▶ [EXERCISE DESCRIPTION]: Take the material below and write it all out again exactly.

▶ [DATA SEGMENT]:
_ _ _ _ _ _ _
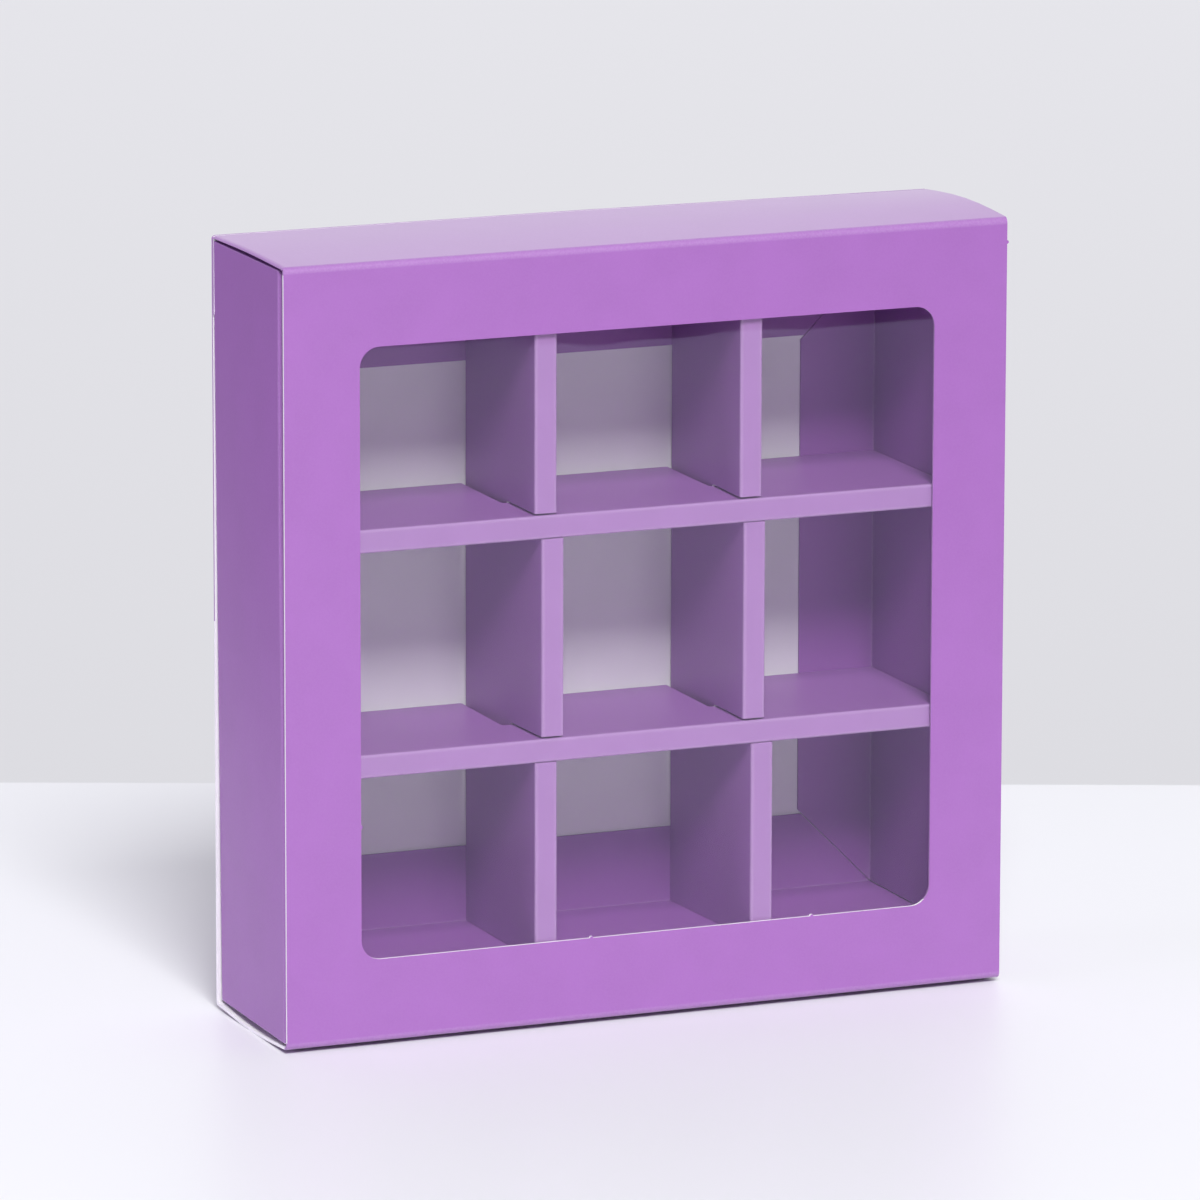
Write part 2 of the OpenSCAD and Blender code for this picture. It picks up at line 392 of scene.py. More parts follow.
def fold_crease_tree():
    """Node group that bends everything past one crease about that crease."""
    name = "fold_crease"
    if name in bpy.data.node_groups:
        return bpy.data.node_groups[name]
    tree, source, result = geometry_tree(name, ("Across", *CREASE_WORDS))
    geometry, across, crease, turn, radius = source.outputs[:5]
    arc = calc(tree, "MULTIPLY", calc(tree, "ABSOLUTE", turn), radius)
    past = calc(tree, "MAXIMUM", calc(tree, "SUBTRACT", across, crease), 0.0)
    along = calc(tree, "MINIMUM", past, arc)
    angle = calc(tree, "DIVIDE", along, radius)
    way = calc(tree, "SIGN", turn)
    rotate = add_node(tree, "ShaderNodeVectorRotate", rotation_type="X_AXIS")
    flat = combine(tree, 0.0, calc(tree, "ADD", crease, along), 0.0)
    position = add_node(tree, "GeometryNodeInputPosition").outputs[0]
    wire(tree, vector_calc(tree, "SUBTRACT", position, flat), rotate.inputs["Vector"])
    wire(tree, calc(tree, "MULTIPLY", angle, calc(tree, "MULTIPLY", way, -1.0)), rotate.inputs["Angle"])
    reach = calc(tree, "MULTIPLY", radius, calc(tree, "SINE", angle))
    fall = calc(tree, "MULTIPLY", radius, calc(tree, "SUBTRACT", 1.0, calc(tree, "COSINE", angle)))
    drop = calc(tree, "MULTIPLY", fall, calc(tree, "MULTIPLY", way, -1.0))
    bent = combine(tree, 0.0, calc(tree, "ADD", crease, reach), drop)
    place = add_node(tree, "GeometryNodeSetPosition")
    wire(tree, geometry, place.inputs["Geometry"])
    wire(tree, vector_calc(tree, "ADD", rotate.outputs[0], bent), place.inputs["Position"])
    wire(tree, place.outputs[0], result.inputs[0])
    return tree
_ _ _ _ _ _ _
▶ [IN RESPONSE]:
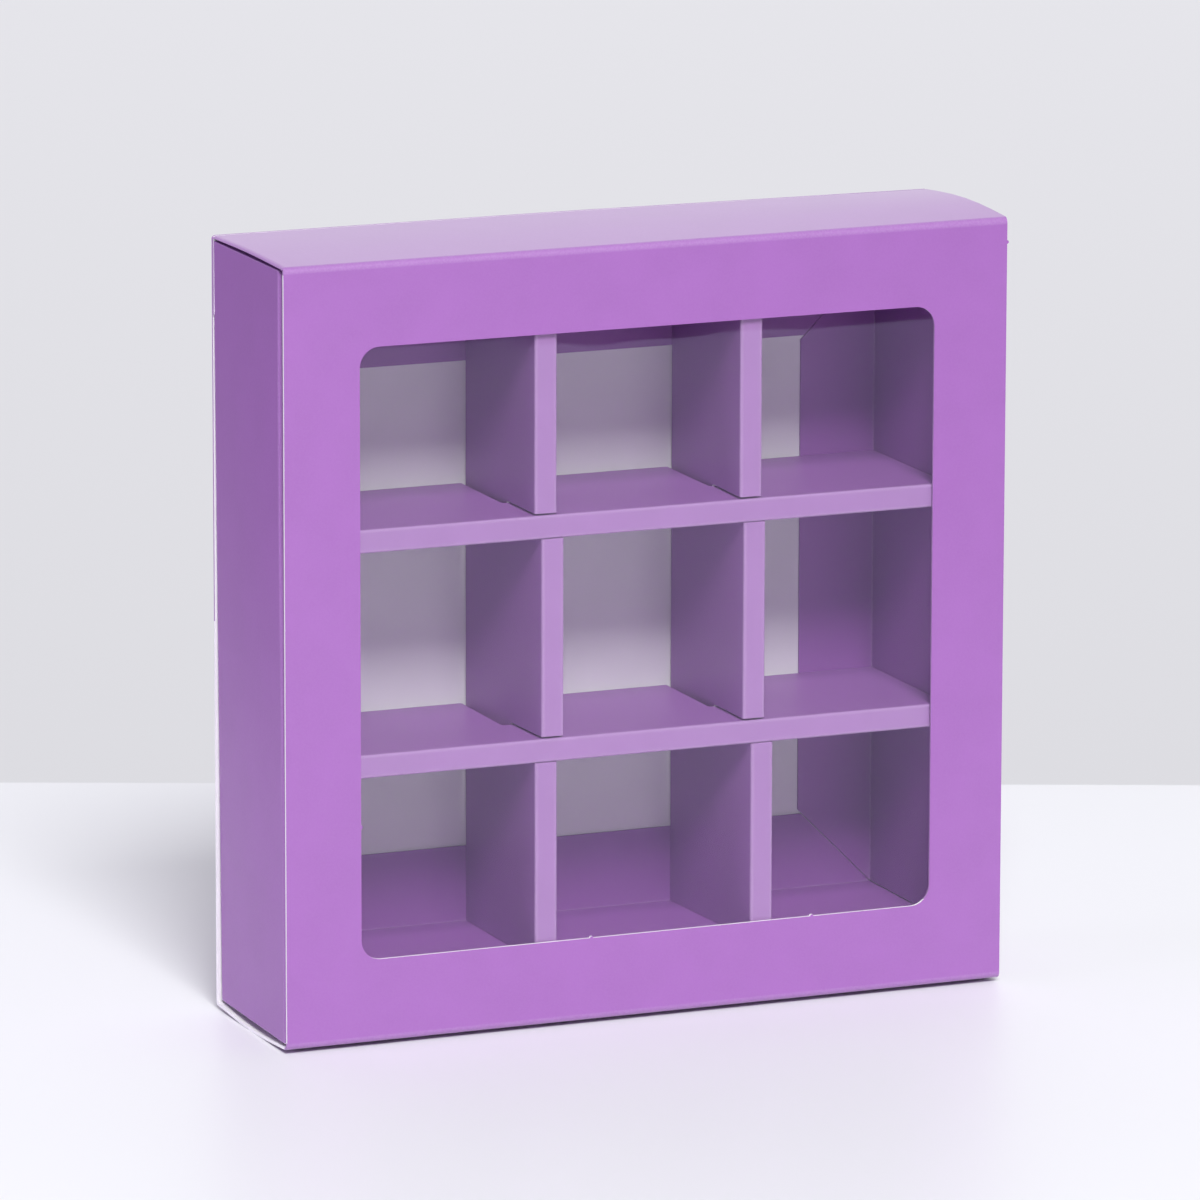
Write part 2 of the OpenSCAD and Blender code for this picture. It picks up at line 392 of scene.py. More parts follow.
def fold_crease_tree():
    """Node group that bends everything past one crease about that crease."""
    name = "fold_crease"
    if name in bpy.data.node_groups:
        return bpy.data.node_groups[name]
    tree, source, result = geometry_tree(name, ("Across", *CREASE_WORDS))
    geometry, across, crease, turn, radius = source.outputs[:5]
    arc = calc(tree, "MULTIPLY", calc(tree, "ABSOLUTE", turn), radius)
    past = calc(tree, "MAXIMUM", calc(tree, "SUBTRACT", across, crease), 0.0)
    along = calc(tree, "MINIMUM", past, arc)
    angle = calc(tree, "DIVIDE", along, radius)
    way = calc(tree, "SIGN", turn)
    rotate = add_node(tree, "ShaderNodeVectorRotate", rotation_type="X_AXIS")
    flat = combine(tree, 0.0, calc(tree, "ADD", crease, along), 0.0)
    position = add_node(tree, "GeometryNodeInputPosition").outputs[0]
    wire(tree, vector_calc(tree, "SUBTRACT", position, flat), rotate.inputs["Vector"])
    wire(tree, calc(tree, "MULTIPLY", angle, calc(tree, "MULTIPLY", way, -1.0)), rotate.inputs["Angle"])
    reach = calc(tree, "MULTIPLY", radius, calc(tree, "SINE", angle))
    fall = calc(tree, "MULTIPLY", radius, calc(tree, "SUBTRACT", 1.0, calc(tree, "COSINE", angle)))
    drop = calc(tree, "MULTIPLY", fall, calc(tree, "MULTIPLY", way, -1.0))
    bent = combine(tree, 0.0, calc(tree, "ADD", crease, reach), drop)
    place = add_node(tree, "GeometryNodeSetPosition")
    wire(tree, geometry, place.inputs["Geometry"])
    wire(tree, vector_calc(tree, "ADD", rotate.outputs[0], bent), place.inputs["Position"])
    wire(tree, place.outputs[0], result.inputs[0])
    return tree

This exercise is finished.